MédiasLes Chroniques CinémaEDDINGTON de Ari Aster

EDDINGTON de Ari Aster

Eddington, petite ville tranquille du Nouveau Mexique vit à l’heure du covid et des théories complotistes. C’est un condensé des Etats-Unis d’Amérique où s’expriment tous les maux du moment : les « antivax » s’opposent aux « antifa » et vice versa. Au cœur de l’action, il y a le shérif qui pense que sa communauté rurale est à l’abri de tout cela. La réalité le rattrape violemment et comme nous sommes aux Etats-Unis, c’est sanglant. 

EDDINGTON de Ari Aster. Etats-Unis d’Amérique, 2025, 2h27. Avec Joaquin Phoenix, Pedro Pascal, Emma Stone, Austin Robert Butler. Sélection officielle Festival de Cannes 2025

Critique d’Anne Le Cor, SIGNIS France

Mai 2020, une confrontation entre le shérif et le maire d’Eddington met le feu aux poudres en montant les habitants les uns contre les autres. Entre progressistes et conservateurs, deux camps s’affrontent, mais la dispute va bien au-delà de ça et ce sont bien deux Amériques qui s’opposent. La politique nationale prend le pas sur la quiétude locale et le meurtre raciste de George Floyd enflamme la jeunesse blanche qui se révolte contre ses propres privilèges et rejoint le mouvement Black Lives Matter

Joaquin Phoenix, dans le rôle du shérif « antivax » qui perd le contrôle et est confronté à une réalité qui le dépasse, tient le film de bout en bout. Sa prestation époustouflante reflète la paranoïa d’une certaine Amérique qui s’enferme dans ses contre-vérités, quitte à se détruire elle-même en basculant dans l’ultra violence. Face à lui, Pedro Pascal campe un maire progressiste qui garde les pieds sur terre et se soucie d’écologie. Le côté irrationnel du shérif lui échappe et il ne voit pas venir son « pétage de plomb » après une humiliation publique.

Les personnages secondaires manquent un peu de substance parfois, que ce soit Louise, la femme du shérif, incarnée par Emma Stone, qui quitte son mari pour suivre un jeune gourou, campé par Austin Butler. Les dérives sectaires semblent être le pendant des théories du complot, en ce qu’elles attirent des êtres souvent fragiles psychologiquement. Ces personnages apportent cependant un côté pittoresque et décalé qui accentue la folie ambiante.

Le réalisateur, pourtant new-yorkais d’origine, connaît bien le Nouveau Mexique.

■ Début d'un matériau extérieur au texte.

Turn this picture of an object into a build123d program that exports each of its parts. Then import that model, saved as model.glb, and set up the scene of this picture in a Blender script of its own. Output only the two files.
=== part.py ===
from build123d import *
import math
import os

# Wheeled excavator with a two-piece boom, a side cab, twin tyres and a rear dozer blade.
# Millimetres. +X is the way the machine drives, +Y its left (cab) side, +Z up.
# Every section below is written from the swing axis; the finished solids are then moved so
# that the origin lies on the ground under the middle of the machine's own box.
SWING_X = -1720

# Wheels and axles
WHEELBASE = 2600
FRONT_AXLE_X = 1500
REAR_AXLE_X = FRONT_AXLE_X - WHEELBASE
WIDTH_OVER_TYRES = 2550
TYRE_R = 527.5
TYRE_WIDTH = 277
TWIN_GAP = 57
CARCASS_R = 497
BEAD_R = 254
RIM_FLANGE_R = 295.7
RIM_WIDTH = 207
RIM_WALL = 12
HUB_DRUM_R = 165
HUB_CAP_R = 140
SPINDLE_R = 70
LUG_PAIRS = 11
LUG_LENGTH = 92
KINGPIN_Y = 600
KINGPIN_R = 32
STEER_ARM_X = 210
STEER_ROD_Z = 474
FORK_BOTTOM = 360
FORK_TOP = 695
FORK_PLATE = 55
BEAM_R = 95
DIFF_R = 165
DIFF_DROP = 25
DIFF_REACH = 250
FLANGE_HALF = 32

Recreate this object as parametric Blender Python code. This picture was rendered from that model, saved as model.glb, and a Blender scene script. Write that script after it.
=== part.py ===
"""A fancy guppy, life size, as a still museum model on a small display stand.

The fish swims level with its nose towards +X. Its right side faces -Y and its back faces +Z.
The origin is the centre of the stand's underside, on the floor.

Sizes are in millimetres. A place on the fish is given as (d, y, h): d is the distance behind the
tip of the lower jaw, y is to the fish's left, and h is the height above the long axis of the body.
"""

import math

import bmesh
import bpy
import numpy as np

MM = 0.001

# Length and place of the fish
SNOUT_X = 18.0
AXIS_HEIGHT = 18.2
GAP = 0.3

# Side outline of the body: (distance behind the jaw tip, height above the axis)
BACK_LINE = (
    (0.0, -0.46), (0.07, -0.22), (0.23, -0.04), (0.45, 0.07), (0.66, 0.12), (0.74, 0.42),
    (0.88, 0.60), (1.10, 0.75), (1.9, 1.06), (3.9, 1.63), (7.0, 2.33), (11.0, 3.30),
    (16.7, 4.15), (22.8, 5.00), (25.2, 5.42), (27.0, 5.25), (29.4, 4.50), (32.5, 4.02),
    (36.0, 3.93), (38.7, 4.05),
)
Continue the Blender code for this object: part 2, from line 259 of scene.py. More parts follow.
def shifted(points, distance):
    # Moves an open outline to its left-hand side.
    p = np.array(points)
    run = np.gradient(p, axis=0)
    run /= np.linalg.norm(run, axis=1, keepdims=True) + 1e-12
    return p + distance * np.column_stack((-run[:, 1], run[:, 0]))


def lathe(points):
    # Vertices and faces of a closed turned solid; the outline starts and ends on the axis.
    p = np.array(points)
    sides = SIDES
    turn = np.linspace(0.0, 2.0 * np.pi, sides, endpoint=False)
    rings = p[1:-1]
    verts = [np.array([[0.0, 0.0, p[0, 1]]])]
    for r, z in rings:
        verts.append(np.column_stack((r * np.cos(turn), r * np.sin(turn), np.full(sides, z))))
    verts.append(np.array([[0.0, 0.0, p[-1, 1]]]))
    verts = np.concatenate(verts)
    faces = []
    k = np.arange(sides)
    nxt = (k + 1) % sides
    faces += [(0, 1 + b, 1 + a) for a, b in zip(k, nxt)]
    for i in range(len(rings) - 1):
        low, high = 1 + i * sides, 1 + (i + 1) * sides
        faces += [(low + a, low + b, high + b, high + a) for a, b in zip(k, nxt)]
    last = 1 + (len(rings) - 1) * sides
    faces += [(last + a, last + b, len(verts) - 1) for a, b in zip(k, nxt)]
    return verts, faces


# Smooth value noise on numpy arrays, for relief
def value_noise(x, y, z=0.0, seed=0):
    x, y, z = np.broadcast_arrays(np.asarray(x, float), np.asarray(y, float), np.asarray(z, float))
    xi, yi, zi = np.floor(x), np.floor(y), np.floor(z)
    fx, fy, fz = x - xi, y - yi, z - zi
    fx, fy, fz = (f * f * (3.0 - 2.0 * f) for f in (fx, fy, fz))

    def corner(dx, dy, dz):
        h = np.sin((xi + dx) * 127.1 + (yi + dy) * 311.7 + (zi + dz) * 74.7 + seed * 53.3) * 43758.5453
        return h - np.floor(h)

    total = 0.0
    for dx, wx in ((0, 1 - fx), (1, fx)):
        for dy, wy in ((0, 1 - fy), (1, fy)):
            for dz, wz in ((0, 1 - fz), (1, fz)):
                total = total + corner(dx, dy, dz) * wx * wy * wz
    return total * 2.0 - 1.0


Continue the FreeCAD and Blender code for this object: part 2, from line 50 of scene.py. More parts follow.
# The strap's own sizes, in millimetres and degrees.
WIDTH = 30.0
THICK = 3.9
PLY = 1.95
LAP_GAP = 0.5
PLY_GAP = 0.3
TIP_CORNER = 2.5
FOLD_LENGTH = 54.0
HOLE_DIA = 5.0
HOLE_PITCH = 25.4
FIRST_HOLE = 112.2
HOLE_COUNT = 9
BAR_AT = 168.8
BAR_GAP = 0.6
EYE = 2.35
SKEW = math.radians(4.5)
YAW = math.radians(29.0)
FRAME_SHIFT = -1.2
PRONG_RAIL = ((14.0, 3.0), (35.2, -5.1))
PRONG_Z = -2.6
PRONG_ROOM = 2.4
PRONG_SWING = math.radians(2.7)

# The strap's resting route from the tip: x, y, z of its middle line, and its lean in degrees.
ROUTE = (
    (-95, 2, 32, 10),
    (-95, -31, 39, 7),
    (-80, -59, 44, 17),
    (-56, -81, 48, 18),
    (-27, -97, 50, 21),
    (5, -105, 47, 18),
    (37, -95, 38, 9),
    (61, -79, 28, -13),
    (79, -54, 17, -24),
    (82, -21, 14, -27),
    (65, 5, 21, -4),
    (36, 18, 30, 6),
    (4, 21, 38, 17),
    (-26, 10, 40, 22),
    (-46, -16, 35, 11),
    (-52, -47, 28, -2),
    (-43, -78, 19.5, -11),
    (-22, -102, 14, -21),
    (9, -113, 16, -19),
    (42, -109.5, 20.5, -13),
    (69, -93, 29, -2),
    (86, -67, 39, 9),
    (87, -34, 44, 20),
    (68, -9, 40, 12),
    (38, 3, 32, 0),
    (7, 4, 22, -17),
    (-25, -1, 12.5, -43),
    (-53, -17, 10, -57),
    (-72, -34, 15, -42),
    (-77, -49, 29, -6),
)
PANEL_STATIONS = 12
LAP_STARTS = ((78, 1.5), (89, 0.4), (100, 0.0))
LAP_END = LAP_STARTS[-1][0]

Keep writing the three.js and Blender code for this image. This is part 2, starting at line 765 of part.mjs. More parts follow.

Il a passé du temps à repérer les lieux adéquats et il expose la spécificité des pueblos, ces terres tribales indigènes qui fonctionnent de manière parallèle avec leur propre police et leurs propres lois. L’officier indien interprété par William Belleau apporte, par contraste, rationalité et vérité face à un monde occidental disjoncté. Les tensions sociales entre les différentes communautés – hispaniques, blanches, noires et amérindiennes – sont palpables et reflètent les réalités d’une société américaine fracturée dans laquelle le racisme reste profondément ancré. Même la ruralité n’offre pas de sanctuaire face à la décomposition généralisée.

Si les armes à feu sont omniprésentes, elles ont de la concurrence désormais avec les téléphones portables, outils de manipulation de la société. On les dégaine avec tout autant de dextérité que les cowboys autrefois maniaient les Colts. Ils sont les nouvelles armes de communication massive, vecteurs par lesquels passent les vérités et contre-vérités sur un même plan d’égalité et avec un manque total de recul sur les événements.

Eddington est un western moderne qui met face à face deux visions opposées de l’Amérique contemporaine. À travers son film, le réalisateur Ari Aster revisite le genre et dénonce frontalement toutes les psychoses des Etats-Unis de Trump, de l’origine du covid aux revendications des minorités, en passant par l’obsession des armes à feu. C’est un portrait au vitriol d’un pays en perdition, au bord du suicide collectif, mais qui se relève de tout et poursuit sa marche en avant.